Emotion-Coherent Speech Data Augmentation and Self-Supervised Contrastive Style Training for Enhancing Kids's Story Speech Synthesis
Raymond Chung
TL;DR
This work tackles expressive kids' story speech synthesis under limited data by proposing emotion-coherent data augmentation that concatenates emotionally aligned sentences to form long-form audio and a self-supervised contrastive learning approach to refine speaking-style embeddings. The method leverages a fine-tuned sentence emotion predictor and a TP-GST framework to predict and render appropriate speaking styles for multi-sentence inputs, enabling inference of multi-sentence speech in a single pass.
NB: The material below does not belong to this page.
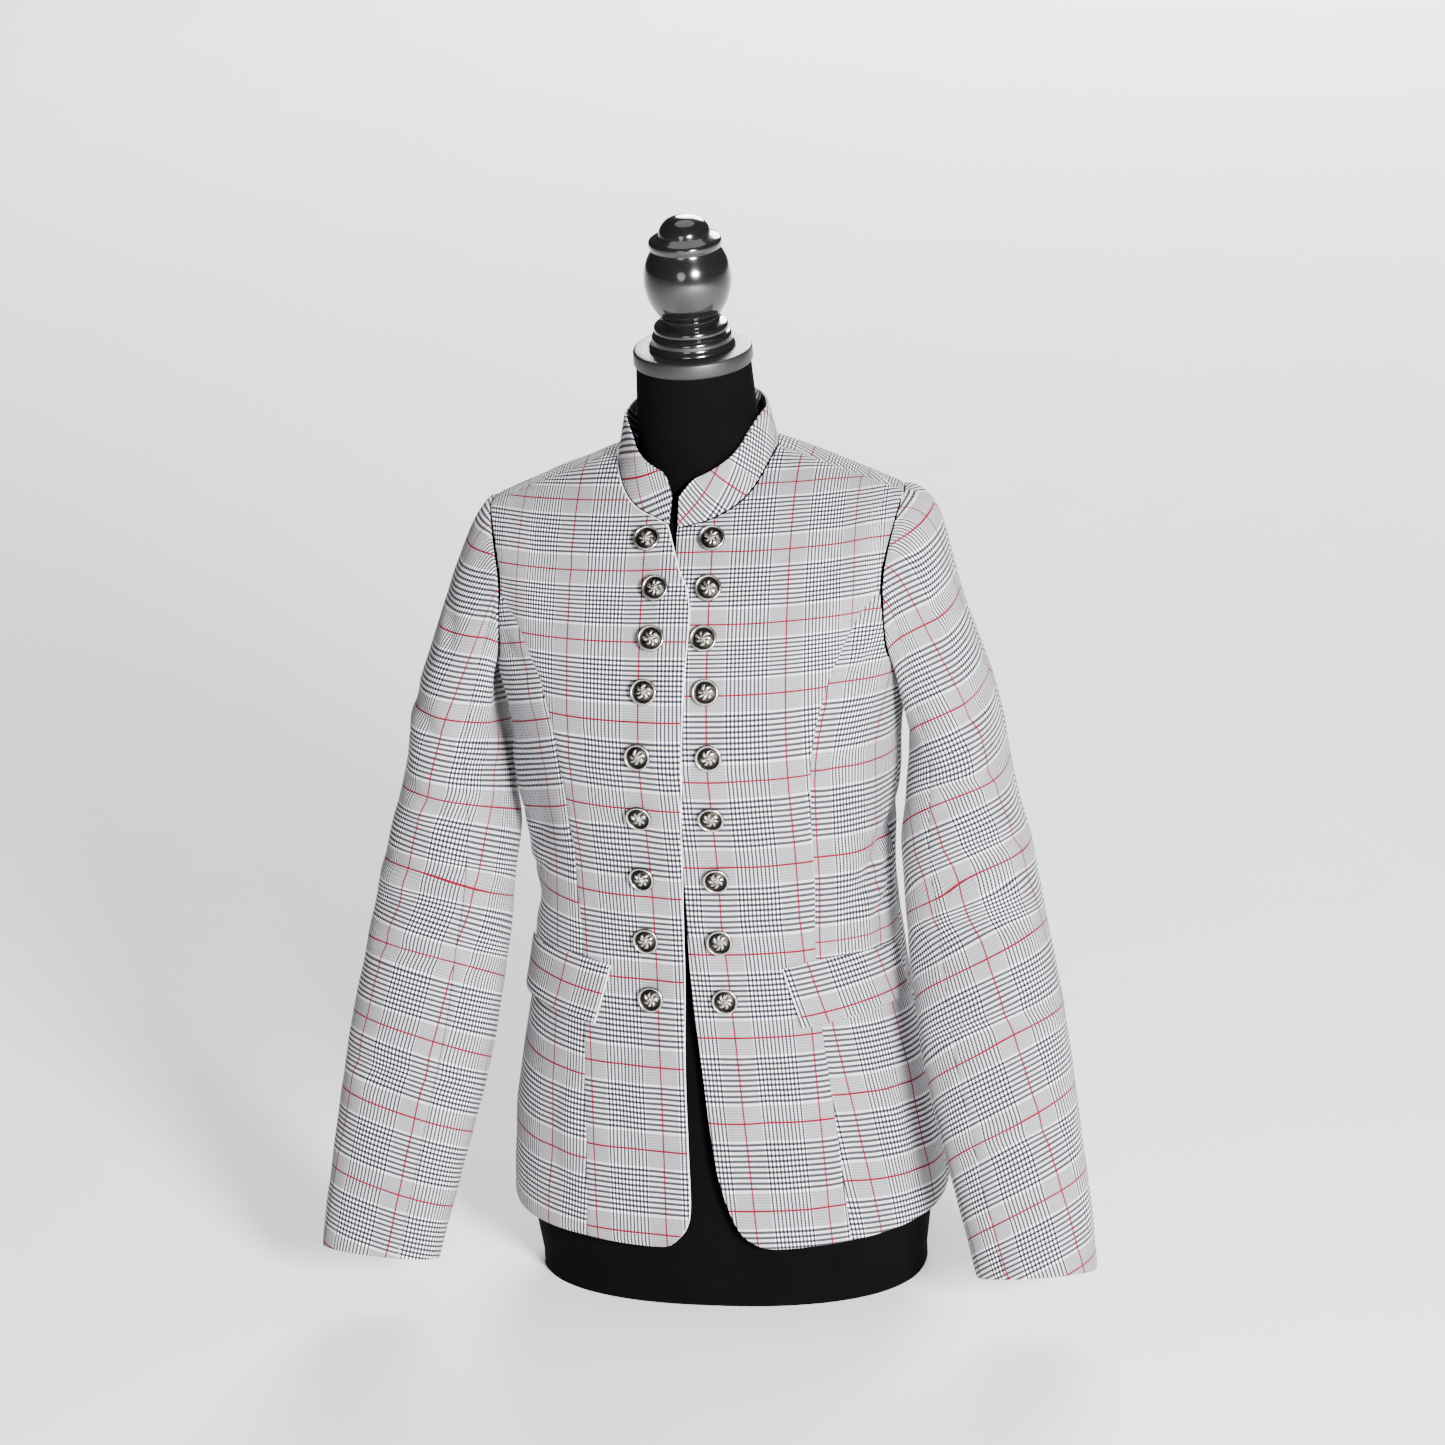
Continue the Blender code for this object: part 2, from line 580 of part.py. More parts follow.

Experimental results show improved inter-sentence pause naturalness and higher naturalness and style suitability in subjective evaluations compared with a baseline trained on consecutive sentences. The approach offers a practical pathway to producing more engaging audiobook-style TTS for children with limited data, and opens avenues for richer expressiveness via SSL-based style learning and longer-context training.
Abstract
Expressive speech synthesis requires vibrant prosody and well-timed pauses. We propose an effective strategy to augment a small dataset to train an expressive end-to-end Text-to-Speech model. We merge audios of emotionally congruent text using a text emotion recognizer, creating augmented expressive speech data. By training with two-sentence audio, our model learns natural breaks between lines. We further apply self-supervised contrastive training to improve the speaking style embedding extraction from speech. During inference, our model produces multi-sentence speech in one step, guided by the text-predicted speaking style. Evaluations showcase the effectiveness of our proposed approach when compared to a baseline model trained with consecutive two-sentence audio. Our synthesized speeches give a closer inter-sentence pause distribution to the ground truth speech. Subjective evaluations reveal our synthesized speech scored higher in naturalness and style suitability than the baseline.